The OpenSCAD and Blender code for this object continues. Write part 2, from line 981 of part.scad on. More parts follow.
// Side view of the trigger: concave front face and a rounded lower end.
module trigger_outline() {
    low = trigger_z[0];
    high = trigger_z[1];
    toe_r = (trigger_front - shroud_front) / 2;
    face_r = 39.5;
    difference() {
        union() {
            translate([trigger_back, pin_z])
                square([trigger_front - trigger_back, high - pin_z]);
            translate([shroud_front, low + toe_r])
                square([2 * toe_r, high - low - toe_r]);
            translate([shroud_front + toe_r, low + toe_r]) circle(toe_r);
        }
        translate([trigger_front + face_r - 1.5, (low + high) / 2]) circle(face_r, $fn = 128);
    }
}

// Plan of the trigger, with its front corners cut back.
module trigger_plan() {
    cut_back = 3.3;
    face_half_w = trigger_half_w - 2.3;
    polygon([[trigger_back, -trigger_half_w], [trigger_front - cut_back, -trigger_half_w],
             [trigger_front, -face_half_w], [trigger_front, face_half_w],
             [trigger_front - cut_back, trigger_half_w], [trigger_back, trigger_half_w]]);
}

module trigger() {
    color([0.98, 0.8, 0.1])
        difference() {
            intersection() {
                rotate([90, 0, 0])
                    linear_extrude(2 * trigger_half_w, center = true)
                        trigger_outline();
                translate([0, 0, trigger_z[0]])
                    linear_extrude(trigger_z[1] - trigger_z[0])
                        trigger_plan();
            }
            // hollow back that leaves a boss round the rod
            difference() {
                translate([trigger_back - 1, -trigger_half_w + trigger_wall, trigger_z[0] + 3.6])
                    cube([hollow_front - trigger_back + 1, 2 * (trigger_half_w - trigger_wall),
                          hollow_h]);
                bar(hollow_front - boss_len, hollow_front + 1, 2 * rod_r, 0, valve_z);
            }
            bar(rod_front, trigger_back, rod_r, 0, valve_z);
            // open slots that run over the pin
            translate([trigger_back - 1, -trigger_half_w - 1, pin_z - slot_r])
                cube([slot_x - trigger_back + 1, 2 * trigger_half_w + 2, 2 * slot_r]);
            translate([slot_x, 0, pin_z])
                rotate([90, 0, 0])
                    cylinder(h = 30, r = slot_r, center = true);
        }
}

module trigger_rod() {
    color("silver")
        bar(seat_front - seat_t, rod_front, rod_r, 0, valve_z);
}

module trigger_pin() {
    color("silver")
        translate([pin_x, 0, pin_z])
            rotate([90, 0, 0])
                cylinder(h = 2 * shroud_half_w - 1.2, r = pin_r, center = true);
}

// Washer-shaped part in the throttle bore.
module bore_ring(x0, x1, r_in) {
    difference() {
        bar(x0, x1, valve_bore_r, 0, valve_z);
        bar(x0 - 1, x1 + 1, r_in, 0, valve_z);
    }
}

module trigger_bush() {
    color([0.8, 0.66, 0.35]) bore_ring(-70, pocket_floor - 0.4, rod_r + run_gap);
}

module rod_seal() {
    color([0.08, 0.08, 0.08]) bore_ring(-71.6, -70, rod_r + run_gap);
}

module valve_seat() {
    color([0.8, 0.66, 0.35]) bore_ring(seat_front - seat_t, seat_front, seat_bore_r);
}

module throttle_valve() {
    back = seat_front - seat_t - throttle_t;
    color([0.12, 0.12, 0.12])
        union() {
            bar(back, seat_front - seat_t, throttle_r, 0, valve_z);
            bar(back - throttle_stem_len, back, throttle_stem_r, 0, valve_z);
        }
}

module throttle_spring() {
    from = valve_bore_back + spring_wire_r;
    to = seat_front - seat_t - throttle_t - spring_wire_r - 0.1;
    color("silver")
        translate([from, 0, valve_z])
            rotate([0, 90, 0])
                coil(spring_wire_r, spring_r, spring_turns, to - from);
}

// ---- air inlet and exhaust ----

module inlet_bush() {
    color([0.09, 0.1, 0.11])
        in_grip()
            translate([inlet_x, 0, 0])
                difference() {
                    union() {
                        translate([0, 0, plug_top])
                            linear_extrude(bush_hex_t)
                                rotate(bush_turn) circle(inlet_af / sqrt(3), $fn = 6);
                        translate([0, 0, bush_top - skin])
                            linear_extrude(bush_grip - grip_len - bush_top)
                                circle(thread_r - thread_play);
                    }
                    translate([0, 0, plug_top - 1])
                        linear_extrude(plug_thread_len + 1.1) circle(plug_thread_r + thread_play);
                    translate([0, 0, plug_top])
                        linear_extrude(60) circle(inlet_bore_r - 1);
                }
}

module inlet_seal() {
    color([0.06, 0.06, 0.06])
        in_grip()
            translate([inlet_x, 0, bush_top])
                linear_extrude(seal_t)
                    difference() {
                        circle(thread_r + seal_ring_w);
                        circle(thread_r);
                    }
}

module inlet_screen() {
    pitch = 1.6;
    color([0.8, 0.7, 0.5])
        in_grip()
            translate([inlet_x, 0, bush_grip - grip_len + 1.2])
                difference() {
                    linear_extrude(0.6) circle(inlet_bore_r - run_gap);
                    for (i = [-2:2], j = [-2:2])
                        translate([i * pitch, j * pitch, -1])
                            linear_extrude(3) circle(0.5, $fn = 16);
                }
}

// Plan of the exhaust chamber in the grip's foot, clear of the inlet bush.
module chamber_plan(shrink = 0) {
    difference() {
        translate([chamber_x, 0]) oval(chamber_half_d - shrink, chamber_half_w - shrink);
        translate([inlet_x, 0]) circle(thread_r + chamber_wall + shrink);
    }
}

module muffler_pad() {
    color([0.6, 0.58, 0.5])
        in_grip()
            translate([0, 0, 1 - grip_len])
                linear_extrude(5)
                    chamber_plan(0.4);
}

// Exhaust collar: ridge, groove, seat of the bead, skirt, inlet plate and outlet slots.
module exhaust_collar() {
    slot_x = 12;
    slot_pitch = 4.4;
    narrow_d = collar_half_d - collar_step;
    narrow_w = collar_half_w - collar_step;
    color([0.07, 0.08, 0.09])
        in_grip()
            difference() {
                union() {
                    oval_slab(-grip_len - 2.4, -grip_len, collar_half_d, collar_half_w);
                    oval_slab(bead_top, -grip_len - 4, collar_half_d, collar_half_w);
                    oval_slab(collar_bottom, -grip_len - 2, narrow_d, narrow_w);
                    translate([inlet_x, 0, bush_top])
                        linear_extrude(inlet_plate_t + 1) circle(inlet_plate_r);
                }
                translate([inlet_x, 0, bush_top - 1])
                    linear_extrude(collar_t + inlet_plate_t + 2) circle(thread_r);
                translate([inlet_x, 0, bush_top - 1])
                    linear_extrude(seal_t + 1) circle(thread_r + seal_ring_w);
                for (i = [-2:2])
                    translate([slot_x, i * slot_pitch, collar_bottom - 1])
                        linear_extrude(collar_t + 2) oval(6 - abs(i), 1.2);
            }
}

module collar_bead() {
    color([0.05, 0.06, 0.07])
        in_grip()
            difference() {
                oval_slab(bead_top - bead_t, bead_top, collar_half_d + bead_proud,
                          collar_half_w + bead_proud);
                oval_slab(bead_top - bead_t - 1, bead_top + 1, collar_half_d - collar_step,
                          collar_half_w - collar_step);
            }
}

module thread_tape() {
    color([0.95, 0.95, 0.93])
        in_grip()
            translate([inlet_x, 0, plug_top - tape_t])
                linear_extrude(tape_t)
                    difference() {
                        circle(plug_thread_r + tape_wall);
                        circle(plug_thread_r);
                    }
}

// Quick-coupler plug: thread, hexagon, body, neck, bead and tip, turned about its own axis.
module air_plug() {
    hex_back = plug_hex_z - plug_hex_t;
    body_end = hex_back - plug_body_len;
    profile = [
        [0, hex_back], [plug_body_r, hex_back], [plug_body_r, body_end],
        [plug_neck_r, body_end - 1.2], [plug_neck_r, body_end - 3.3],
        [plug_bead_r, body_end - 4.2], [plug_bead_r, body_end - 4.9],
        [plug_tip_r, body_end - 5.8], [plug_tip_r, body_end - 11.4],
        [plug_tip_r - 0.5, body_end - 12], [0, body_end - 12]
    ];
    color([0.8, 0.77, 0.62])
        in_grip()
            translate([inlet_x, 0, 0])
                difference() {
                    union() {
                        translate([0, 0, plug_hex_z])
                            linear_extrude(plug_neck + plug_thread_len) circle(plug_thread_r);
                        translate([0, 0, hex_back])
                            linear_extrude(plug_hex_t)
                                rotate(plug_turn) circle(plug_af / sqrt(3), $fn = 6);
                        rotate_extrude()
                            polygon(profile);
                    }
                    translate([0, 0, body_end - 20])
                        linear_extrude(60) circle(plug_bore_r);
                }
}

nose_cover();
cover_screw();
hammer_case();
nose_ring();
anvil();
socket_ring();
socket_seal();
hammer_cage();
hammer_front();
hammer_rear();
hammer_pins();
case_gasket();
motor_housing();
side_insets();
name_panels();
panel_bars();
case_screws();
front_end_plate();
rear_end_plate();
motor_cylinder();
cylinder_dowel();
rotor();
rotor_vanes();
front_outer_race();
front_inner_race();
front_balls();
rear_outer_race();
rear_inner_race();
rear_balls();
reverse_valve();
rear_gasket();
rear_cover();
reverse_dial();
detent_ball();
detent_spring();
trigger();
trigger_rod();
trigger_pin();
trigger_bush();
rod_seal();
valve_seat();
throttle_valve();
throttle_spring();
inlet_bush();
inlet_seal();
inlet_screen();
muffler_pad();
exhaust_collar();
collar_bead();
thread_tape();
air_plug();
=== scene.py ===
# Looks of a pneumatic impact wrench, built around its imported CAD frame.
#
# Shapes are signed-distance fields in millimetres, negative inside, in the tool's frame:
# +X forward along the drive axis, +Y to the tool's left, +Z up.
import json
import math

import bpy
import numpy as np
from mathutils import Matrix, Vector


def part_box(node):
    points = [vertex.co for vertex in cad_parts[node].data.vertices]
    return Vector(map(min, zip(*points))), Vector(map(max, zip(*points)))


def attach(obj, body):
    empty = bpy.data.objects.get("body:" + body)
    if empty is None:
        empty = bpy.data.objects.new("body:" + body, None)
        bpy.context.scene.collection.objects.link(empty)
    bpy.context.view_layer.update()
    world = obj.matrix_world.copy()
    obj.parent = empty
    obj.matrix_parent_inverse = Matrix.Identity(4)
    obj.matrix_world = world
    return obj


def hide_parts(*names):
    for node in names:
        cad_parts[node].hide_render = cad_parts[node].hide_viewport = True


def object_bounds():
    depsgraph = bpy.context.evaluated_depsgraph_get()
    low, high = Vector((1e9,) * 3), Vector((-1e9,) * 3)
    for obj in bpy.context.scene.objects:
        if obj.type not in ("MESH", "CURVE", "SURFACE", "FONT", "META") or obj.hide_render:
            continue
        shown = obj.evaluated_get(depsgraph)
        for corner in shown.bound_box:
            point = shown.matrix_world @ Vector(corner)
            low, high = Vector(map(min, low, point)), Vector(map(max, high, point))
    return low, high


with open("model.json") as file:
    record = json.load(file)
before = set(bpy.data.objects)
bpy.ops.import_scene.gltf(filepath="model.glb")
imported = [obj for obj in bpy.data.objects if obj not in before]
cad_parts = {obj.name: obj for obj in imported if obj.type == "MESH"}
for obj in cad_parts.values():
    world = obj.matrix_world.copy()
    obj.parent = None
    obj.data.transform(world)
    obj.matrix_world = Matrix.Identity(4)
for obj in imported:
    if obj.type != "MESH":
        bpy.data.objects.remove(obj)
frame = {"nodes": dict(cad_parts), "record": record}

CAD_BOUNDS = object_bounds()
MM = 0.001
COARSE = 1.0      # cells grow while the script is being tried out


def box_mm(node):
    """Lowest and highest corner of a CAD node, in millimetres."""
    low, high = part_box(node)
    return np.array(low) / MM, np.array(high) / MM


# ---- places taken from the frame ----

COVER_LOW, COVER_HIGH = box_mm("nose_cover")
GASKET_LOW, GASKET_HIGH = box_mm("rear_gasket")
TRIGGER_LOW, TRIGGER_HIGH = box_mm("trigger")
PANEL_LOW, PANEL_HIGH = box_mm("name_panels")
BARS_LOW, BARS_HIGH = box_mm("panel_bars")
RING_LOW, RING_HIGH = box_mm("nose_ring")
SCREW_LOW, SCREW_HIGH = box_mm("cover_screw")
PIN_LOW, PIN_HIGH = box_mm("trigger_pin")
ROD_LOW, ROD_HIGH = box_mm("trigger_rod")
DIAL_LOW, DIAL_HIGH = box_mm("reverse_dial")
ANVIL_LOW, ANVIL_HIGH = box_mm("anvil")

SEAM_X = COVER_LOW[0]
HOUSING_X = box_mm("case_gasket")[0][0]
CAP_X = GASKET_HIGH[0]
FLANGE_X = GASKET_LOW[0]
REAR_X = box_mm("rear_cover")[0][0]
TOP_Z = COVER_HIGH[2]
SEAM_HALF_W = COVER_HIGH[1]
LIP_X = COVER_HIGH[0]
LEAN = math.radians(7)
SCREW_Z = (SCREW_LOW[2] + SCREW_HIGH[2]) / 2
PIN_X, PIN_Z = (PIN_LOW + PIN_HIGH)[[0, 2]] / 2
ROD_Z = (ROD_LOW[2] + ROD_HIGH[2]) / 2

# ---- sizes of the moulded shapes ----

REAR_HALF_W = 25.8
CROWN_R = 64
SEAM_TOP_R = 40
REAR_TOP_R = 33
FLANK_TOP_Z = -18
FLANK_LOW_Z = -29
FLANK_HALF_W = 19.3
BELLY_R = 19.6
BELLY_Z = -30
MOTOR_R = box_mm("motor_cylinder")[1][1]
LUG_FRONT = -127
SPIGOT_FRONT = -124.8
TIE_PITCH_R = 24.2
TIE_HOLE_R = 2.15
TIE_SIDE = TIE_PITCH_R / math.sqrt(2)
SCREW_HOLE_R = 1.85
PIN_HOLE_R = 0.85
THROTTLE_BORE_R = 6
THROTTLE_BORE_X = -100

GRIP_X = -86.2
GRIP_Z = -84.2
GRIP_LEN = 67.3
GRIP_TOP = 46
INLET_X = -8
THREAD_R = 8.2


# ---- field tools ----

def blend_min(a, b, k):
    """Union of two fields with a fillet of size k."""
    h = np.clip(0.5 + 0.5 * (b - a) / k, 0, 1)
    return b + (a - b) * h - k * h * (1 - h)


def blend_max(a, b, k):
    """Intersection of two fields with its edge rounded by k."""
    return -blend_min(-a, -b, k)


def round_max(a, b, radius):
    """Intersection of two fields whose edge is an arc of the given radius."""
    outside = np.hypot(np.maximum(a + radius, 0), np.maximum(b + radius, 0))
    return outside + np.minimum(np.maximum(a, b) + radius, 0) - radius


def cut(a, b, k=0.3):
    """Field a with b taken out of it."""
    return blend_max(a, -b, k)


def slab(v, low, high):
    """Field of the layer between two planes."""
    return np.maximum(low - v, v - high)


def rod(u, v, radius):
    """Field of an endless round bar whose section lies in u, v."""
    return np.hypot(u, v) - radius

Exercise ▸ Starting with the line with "bpy.context.view_layer.update()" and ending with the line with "return np.array(low) /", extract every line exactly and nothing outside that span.

Exercise solution ▸
    bpy.context.view_layer.update()
    world = obj.matrix_world.copy()
    obj.parent = empty
    obj.matrix_parent_inverse = Matrix.Identity(4)
    obj.matrix_world = world
    return obj


def hide_parts(*names):
    for node in names:
        cad_parts[node].hide_render = cad_parts[node].hide_viewport = True


def object_bounds():
    depsgraph = bpy.context.evaluated_depsgraph_get()
    low, high = Vector((1e9,) * 3), Vector((-1e9,) * 3)
    for obj in bpy.context.scene.objects:
        if obj.type not in ("MESH", "CURVE", "SURFACE", "FONT", "META") or obj.hide_render:
            continue
        shown = obj.evaluated_get(depsgraph)
        for corner in shown.bound_box:
            point = shown.matrix_world @ Vector(corner)
            low, high = Vector(map(min, low, point)), Vector(map(max, high, point))
    return low, high


with open("model.json") as file:
    record = json.load(file)
before = set(bpy.data.objects)
bpy.ops.import_scene.gltf(filepath="model.glb")
imported = [obj for obj in bpy.data.objects if obj not in before]
cad_parts = {obj.name: obj for obj in imported if obj.type == "MESH"}
for obj in cad_parts.values():
    world = obj.matrix_world.copy()
    obj.parent = None
    obj.data.transform(world)
    obj.matrix_world = Matrix.Identity(4)
for obj in imported:
    if obj.type != "MESH":
        bpy.data.objects.remove(obj)
frame = {"nodes": dict(cad_parts), "record": record}

CAD_BOUNDS = object_bounds()
MM = 0.001
COARSE = 1.0      # cells grow while the script is being tried out


def box_mm(node):
    """Lowest and highest corner of a CAD node, in millimetres."""
    low, high = part_box(node)
    return np.array(low) / MM, np.array(high) / MM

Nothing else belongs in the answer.